It's not as though Germany could have 'decided' in the 1970s to have 2022 technology. Sure, increased investment at the time may have sped up the development of renewables, but it still wouldn't be fast. Science doesn't quite work that way.
But here we are, instead. Thank Reagan. And Bush. And Bush, again.
US spent $5T trashing Iraq and Afghanistan. That would have paid for completely switching over to renewables, several time over.
This seems to be implying that basically all the research was done between the 2000's and now, and that scientists had been twiddling their thumbs between 1970 and 2000. Actually, scientific advances between 1970 and 2000 were critical to enable the renewables boom that we experienced since 2000.

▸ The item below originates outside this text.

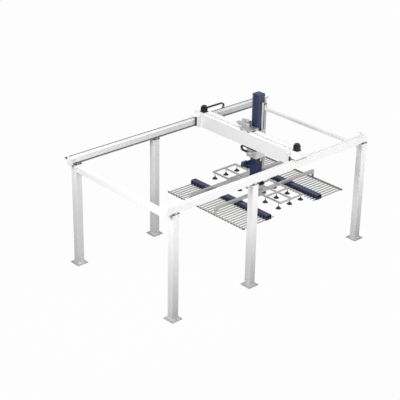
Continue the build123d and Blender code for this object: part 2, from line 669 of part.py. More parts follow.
def make_axis_drives():
    """Drives on the saddle: one pinion on the beam rack, one on the mast rack."""
    deck = SADDLE_Z + SADDLE_THICKNESS
    reach = 420.0
    size = 116.0
    x = CROSS_AXIS_X
    y = CROSS_AXIS_Y
    box = block(x - size / 2, x + size / 2, y - size / 2, y + 70, deck, deck + size + 8)
    box = chamfer(box.edges().filter_by(Axis.Y), 8)
    box -= rod(x, y, deck - 1, deck + 30, 42)
    cross_z = deck + size / 2 + 4
    cross = Pos(x, y + 70, cross_z) * Rot(-90, 0, 0) * servo(100, reach - y - 70 - 50, 50)
    wheel = pinion(AXIS_MODULE, AXIS_TEETH, 38, 180, 30)
    save("cross_pinion", [Pos(x, y, BEAM_TOP + 3) * wheel])
    shaft = hexagon(x, y, BEAM_TOP + 3, BEAM_TOP + 41, 30) + rod(x, y, BEAM_TOP + 41, deck + 26, 40)
    save("cross_shaft", [shaft])

    x = LIFT_AXIS_X
    z = LIFT_AXIS_Z
    face = 38.0
    y0 = MAST_RACK_Y - face / 2
    save("lift_pinion", [Pos(x, y0, z) * Rot(-90, 0, 0) * pinion(AXIS_MODULE, AXIS_TEETH, face, 0, 30)])
    shaft = Pos(x, y0, z) * Rot(-90, 0, 0) * hexagon(0, 0, 0, face, 30)
    shaft += rod_y(x, y0 + face, y0 + face + 50, z, 40)
    save("lift_shaft", [shaft])
    y1 = y0 + face + 14
    stand = block(x - 58, x + 40, y1, y1 + 16, deck, z + 58)
    stand += block(x - 58, x - 30, y1 + 16, y1 + 70, deck, deck + 12)
    stand -= rod_y(x, y1 - 1, y1 + 17, z, 42)
    save("lift_stand", [stand])
    y2 = y1 + 16
    unit = gearbox(100, 110) - Pos(0, 0, 12) * Cylinder(21, 30)
    unit = Pos(x, y2, z) * Rot(-90, 0, 0) * unit
    lift = Pos(x, y2 + 110, z) * Rot(-90, 0, 0) * servo(90, reach - y2 - 110 - 46, 46)
    save("axis_gearboxes", [box, unit])
    save("axis_motors", [cross, lift])


def make_cross_chain():
    """Chain loop hung under the beam."""
    loop = chain_loop(HUNG_CHAIN_WIDTH, HUNG_CHAIN_HEIGHT, HUNG_CHAIN_RADIUS, HUNG_CHAIN_UPPER,
                      HUNG_CHAIN_LOWER)
    place = Pos(HUNG_CHAIN_X, HUNG_CHAIN_START, HUNG_CHAIN_Z) * Rot(0, 0, 90)
    save("cross_chain", [place * piece for piece in loop])


def make_mast():
    """Mast tube with its end and motor plates, two rails and the lifting rack."""
    half = MAST_SIZE / 2
    inner = half - MAST_WALL
    tube = block(MAST_X - half, MAST_X + half, -half, half, MAST_BOTTOM + PLATE, MAST_TOP - PLATE)
    tube = fillet(tube.edges().filter_by(Axis.Z), 10)
    tube -= block(MAST_X - inner, MAST_X + inner, -inner, inner, MAST_BOTTOM, MAST_TOP)
    save("mast_tube", [tube])
    wide = half + 30
    low = block(MAST_X - wide, MAST_X + wide, -wide, wide, MAST_BOTTOM, MAST_BOTTOM + PLATE)
    high = block(MAST_X - half, MAST_X + half, -half, half, MAST_TOP - PLATE, MAST_TOP)
    plate = block(MAST_X - half, MAST_X + half - 40, half, half + GRIP_PLATE,
                  GRIP_MOTOR_Z - 95, GRIP_MOTOR_Z + 95)
    save("mast_plates", [low, high, plate])
    z0 = MAST_RAIL_START
    z1 = MAST_RAIL_END
    rails = []
    for side in SIDES:
        plane = Plane(origin=(MAST_RAIL_X, side * half, z0), x_dir=(side, 0, 0), z_dir=(0, 0, 1))
        rails.append(rail(plane, z1 - z0, MAST_RAIL))
    save("mast_rails", rails)
    plane = Plane(origin=(MAST_FRONT - AXIS_RACK_DEPTH, MAST_RACK_Y + AXIS_RACK_FACE / 2, LIFT_AXIS_Z),
                  x_dir=(0, 0, 1), z_dir=(0, -1, 0))
    teeth = rack(AXIS_MODULE, AXIS_RACK_BACK, AXIS_RACK_FACE, LIFT_AXIS_Z - z0,
                 MAST_TOP - PLATE - 10 - LIFT_AXIS_Z)
    save("mast_rack", [plane * teeth])


def make_grip_motor():
    """Geared motor lying along X on the left face of the mast."""
    start = MAST_SIZE / 2 + GRIP_PLATE
    z = GRIP_MOTOR_Z
    y = start + 62
    head = block(MAST_X - 70, MAST_X + 60, start, start + 124, z - 62, z + 62)
    head = chamfer(head.edges().filter_by(Axis.X), 10)
    barrel = rod_x(MAST_X - 330, MAST_X - 70, y, z, 116)
    cap = chamfer(rod_x(MAST_X - 372, MAST_X - 330, y, z, 104).edges().filter_by(GeomType.CIRCLE), 6)
    terminal = block(MAST_X - 260, MAST_X - 150, y - 45, y + 45, z + 50, z + 92)
    save("grip_motor", [head + barrel + cap + terminal])


def gx(value):
    """Gripper X measured from the mast centre."""
    return MAST_X + value


def make_arms():
    arms = []
    rails = []
    for y in (FRONT_ARM_Y, BACK_ARM_Y):
        arms.append(tube_x(gx(-ARM_HALF_LENGTH), gx(ARM_HALF_LENGTH), y, ARM_BOTTOM, ARM_SIZE, ARM_SIZE, 5))
        for side in SIDES:
            start = gx(side * (GUIDE_X + GUIDE_WIDTH / 2 + 12))
            end = gx(side * ARM_HALF_LENGTH)
            plane = Plane(origin=(min(start, end), y, ARM_BOTTOM), x_dir=(0, -1, 0), z_dir=(1, 0, 0))
            rails.append(rail(plane, abs(end - start), ARM_RAIL))
    save("gripper_arms", arms)
    save("arm_rails", rails)


def tine_positions():
    """Tine centres along Y."""
    return [GUIDE_CENTRE_Y + (index - (TINE_COUNT - 1) / 2) * TINE_PITCH for index in range(TINE_COUNT)]


def make_guides():
    """Guide bars hung under the arms, each with a slotted clamp guide for every tine."""
    bars = []
    guides = []
    half = GUIDE_WIDTH / 2
    grip = half + 22
    top = GUIDE_BOTTOM + GUIDE_HEIGHT
    low = TINE_Z - TINE_HEIGHT / 2 - TINE_GAP - 9
    for side in SIDES:
        x = gx(side * GUIDE_X)
        bar = tube_y(x, GUIDE_CENTRE_Y - GUIDE_HALF_LENGTH, GUIDE_CENTRE_Y + GUIDE_HALF_LENGTH, GUIDE_BOTTOM,
                     GUIDE_WIDTH, GUIDE_HEIGHT, 6)
        for y in (FRONT_ARM_Y, BACK_ARM_Y):
            bars.append(block(x - HANGER_LENGTH / 2, x + HANGER_LENGTH / 2, y - 35, y + 35, top, ARM_BOTTOM))
        bars.append(bar)
        for y in tine_positions():
            boss = block(x - grip, x + grip, y - 25, y + 25, low, GUIDE_BOTTOM + 40)
            boss -= block(x - half, x + half, y - 26, y + 26, GUIDE_BOTTOM, top)
            boss -= block(x - grip - 1, x + grip + 1, y - TINE_WIDTH / 2 - TINE_GAP,
                          y + TINE_WIDTH / 2 + TINE_GAP, TINE_Z - TINE_HEIGHT / 2 - TINE_GAP,
                          TINE_Z + TINE_HEIGHT / 2 + TINE_GAP)
            guides.append(boss)
    save("guide_bars", bars)
    save("tine_guides", guides)


def make_combs():
    """Left and right combs: outer bar on two legs with rail shoes, and the tines."""
    bar_z = TINE_Z
    for side, name in ((-1, "near"), (1, "far")):
        x = gx(side * COMB_X)
        half = COMB_BAR / 2
        frame = [block(x - half, x + half, GUIDE_CENTRE_Y - COMB_BAR_HALF_LENGTH,
                       GUIDE_CENTRE_Y + COMB_BAR_HALF_LENGTH, bar_z - 22, bar_z + 22)]
        shoes = []
        shoe_top = ARM_BOTTOM - 7
        shoe_low = ARM_BOTTOM - 40
        for y in (FRONT_ARM_Y, BACK_ARM_Y):
            frame.append(block(x - half, x + half, y - LEG_SIZE / 2, y + LEG_SIZE / 2, bar_z + 22, shoe_low))
            end = x + side * half
            plane = Plane(origin=(min(end, end - side * SHOE_LENGTH), y, ARM_BOTTOM), x_dir=(0, -1, 0),
                          z_dir=(1, 0, 0))
            shoes.append(bearing(plane, SHOE_LENGTH, ARM_RAIL, 62, ARM_BOTTOM - shoe_low, 7))
        save(f"comb_{name}_frame", frame)
        save(f"comb_{name}_shoes", shoes)
        inner = gx(side * TINE_TIP_X)
        tines = []
        for y in tine_positions():
            tine = block(inner, x - side * half, y - TINE_WIDTH / 2, y + TINE_WIDTH / 2,
                         TINE_Z - TINE_HEIGHT / 2, TINE_Z + TINE_HEIGHT / 2)
            tip = tine.faces().sort_by(Axis.X)[0 if side > 0 else -1].edges().filter_by(Axis.Y)
            tines.append(chamfer(tip, 7))
        save(f"comb_{name}_tines", tines)


def cup_points():
    """Centres of the suction cups."""
    return [(gx(column * SUCTION_X), SUCTION_CENTRE_Y + row) for column in (-1, 0, 1) for row in SUCTION_ROWS]


def make_suction_frame():
    """Ladder frame of square tube on the arms: long bars with a bush for every cup stem, and rungs."""
    reach = SUCTION_ROWS[-1] + 90
    y0 = SUCTION_CENTRE_Y - reach
    y1 = SUCTION_CENTRE_Y + reach
    half = FRAME_BAR / 2
    pieces = []
    for column in (-1, 0, 1):
        x = gx(column * SUCTION_X)
        bar = block(x - half, x + half, y0, y1, ARM_TOP, FRAME_TOP)
        for cup_x, y in cup_points():
            if cup_x == x:
                bar += rod(x, y, ARM_TOP - 22, FRAME_TOP + 4, BUSH_DIAMETER + 6)
                bar -= rod(x, y, ARM_TOP - 30, FRAME_TOP + 10, STEM_DIAMETER + 2 * STEM_GAP)
        pieces.append(bar)
    for side in SIDES:
        inner = gx(side * half)
        outer = gx(side * (SUCTION_X - half))
        for y in (y0 + half, FRAME_RUNG_Y[0], -150, 150, FRAME_RUNG_Y[1], y1 - half):
            pieces.append(block(inner, outer, y - half, y + half, ARM_TOP, FRAME_TOP))
        pieces.append(block(inner, gx(side * 130), half - 150, 150 - half, ARM_TOP, FRAME_TOP))
    save("suction_frame", pieces)


def make_cups():
    """Spring-loaded stems with a head resting on the bush, and the rubber cups."""
    stems = []
    cups = []
    radius = CUP_DIAMETER / 2
    body = [(12, 0), (radius - 8, 10 - CUP_HEIGHT), (radius, -CUP_HEIGHT), (radius - 4, -CUP_HEIGHT),
            (radius - 16, 10 - CUP_HEIGHT), (12, -18), (0, -18), (0, 0)]
    cup_top = CUP_LIP_Z + CUP_HEIGHT
    for x, y in cup_points():
        stem = rod(x, y, cup_top, FRAME_TOP + 4, STEM_DIAMETER)
        stem += rod(x, y, cup_top, cup_top + 14, 34)
        stem += rod(x, y, FRAME_TOP + 4, FRAME_TOP + 14, 30)
        stem += hexagon(x, y, FRAME_TOP + 14, FRAME_TOP + 26, 19)
        stems.append(stem)
        cone = revolve(Plane.XZ * make_face(Polyline(*body, close=True)), Axis.Z)
        cups.append(Pos(x, y, cup_top) * cone)
    save("cup_stems", stems)
    save("suction_cups", cups)


def make_manifold():
    """Vacuum manifold with its valve block on the centre of the suction frame."""
    y = -235.0
    body = block(gx(-90), gx(90), y - 50, y + 50, FRAME_TOP, FRAME_TOP + 46)
    body = chamfer(body.edges().filter_by(Axis.Z), 6)
    for dx in (-60, -20, 20, 60):
        body += rod(gx(dx), y - 30, FRAME_TOP + 46, FRAME_TOP + 62, 18)
        body += block(gx(dx - 14), gx(dx + 14), y - 10, y + 44, FRAME_TOP + 46, FRAME_TOP + 84)
    save("vacuum_manifold", [body])


make_columns()
make_base_plates()
make_cap_plates()
make_runways()
save("frame_bolts", make_runway_clamps() + make_ties())
make_runway_rails()
make_runway_racks()
make_end_stops()
make_tray()
make_cross_beam()
make_end_carriages()
make_bridge_drives()
make_bridge_chain()
make_carriage()
make_axis_drives()
make_cross_chain()
make_mast()
make_grip_motor()
make_arms()
make_guides()
make_combs()
make_suction_frame()
make_cups()
make_manifold()
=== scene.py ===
import json
import math

import bpy
import numpy as np
from mathutils import Matrix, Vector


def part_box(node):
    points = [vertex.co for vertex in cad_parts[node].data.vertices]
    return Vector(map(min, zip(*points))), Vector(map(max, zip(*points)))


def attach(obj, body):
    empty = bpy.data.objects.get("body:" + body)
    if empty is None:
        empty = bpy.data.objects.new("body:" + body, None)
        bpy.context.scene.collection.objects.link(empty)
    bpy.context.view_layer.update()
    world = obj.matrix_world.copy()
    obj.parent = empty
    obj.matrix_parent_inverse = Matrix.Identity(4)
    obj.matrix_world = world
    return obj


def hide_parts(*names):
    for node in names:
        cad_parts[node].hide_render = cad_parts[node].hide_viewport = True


bl_info = {
    "name": "Gantry robot looks",
    "version": (1, 0, 0),
    "blender": (4, 5, 0),
    "location": "3D View > Sidebar > Gantry robot",
    "description": "Finishes and fine detail for a sheet-metal gantry robot",
    "category": "Object",
}

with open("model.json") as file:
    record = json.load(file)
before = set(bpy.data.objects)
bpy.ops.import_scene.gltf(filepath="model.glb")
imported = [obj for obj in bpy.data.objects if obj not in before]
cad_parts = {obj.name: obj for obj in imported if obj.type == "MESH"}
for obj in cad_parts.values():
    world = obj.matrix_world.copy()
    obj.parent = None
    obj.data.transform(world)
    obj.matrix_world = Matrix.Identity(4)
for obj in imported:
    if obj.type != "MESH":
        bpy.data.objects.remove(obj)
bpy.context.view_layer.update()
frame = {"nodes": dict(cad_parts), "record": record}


# Sizes and counts of the CAD that are used beside its boxes, in metres

COLUMN_HALF = 0.100         # half the side of a column
COLUMN_CORNER = 0.012       # rounding of a column's edges
COLUMN_FOOT = 0.020         # top of the base plates
MIDDLE_COLUMN_X = -0.735    # middle of the second pair of columns
RUNWAY_RAIL_HALF = 0.017    # half the width of a rail on a runway
BEAM_RAIL_HALF = 0.015      # and of a rail on top of the beam
SECOND_BEAM_RAIL_X = 1.130  # middle of the beam's other top rail
BACK_RAIL_HALF = 0.013      # half the height of the rail behind the beam
COMB_BAR_HALF = 0.022       # half the height of a comb's outer bar
TINES = 28                  # tines in a comb
TINE_HALF = 0.015           # half the width of a tine
CUPS_ALONG = 6              # suction cups in a row; there are three rows
BRIDGE_LINK = 0.036         # height of a link of the chain on the runway
BRIDGE_LOWER_RUN = 0.42     # length of that chain under its bend
CROSS_LINK = 0.040          # height of a link of the chain beside the mast
CROSS_LOWER_RUN = 0.20      # length of that chain under its bend

# Colours laid over the paints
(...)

Could it have gone faster if more funds had been made available? Maybe. But claiming that we "lost" 30 years in research on that topic simply shows ignorance about the way research works.
> US spent $5T trashing Iraq and Afghanistan. That would have paid for completely switching over to renewables, several time over.
Yeah, and if the Romans hadn't spent so much time fighting with their neighbours, we would all be eating free lunches now.
I shudder to think what failure looks like to you.
Operating the wind farms is much cheaper than operating the nukes and mining the extra coal would have been. That opex savings goes to more capex wind generation capacity, further reducing costs by each GW displaced.
So, yes, success. Not being off coal already is not failure. Replacing an entire country's energy infrastructure takes time, no matter what.
Looks at France
Sure.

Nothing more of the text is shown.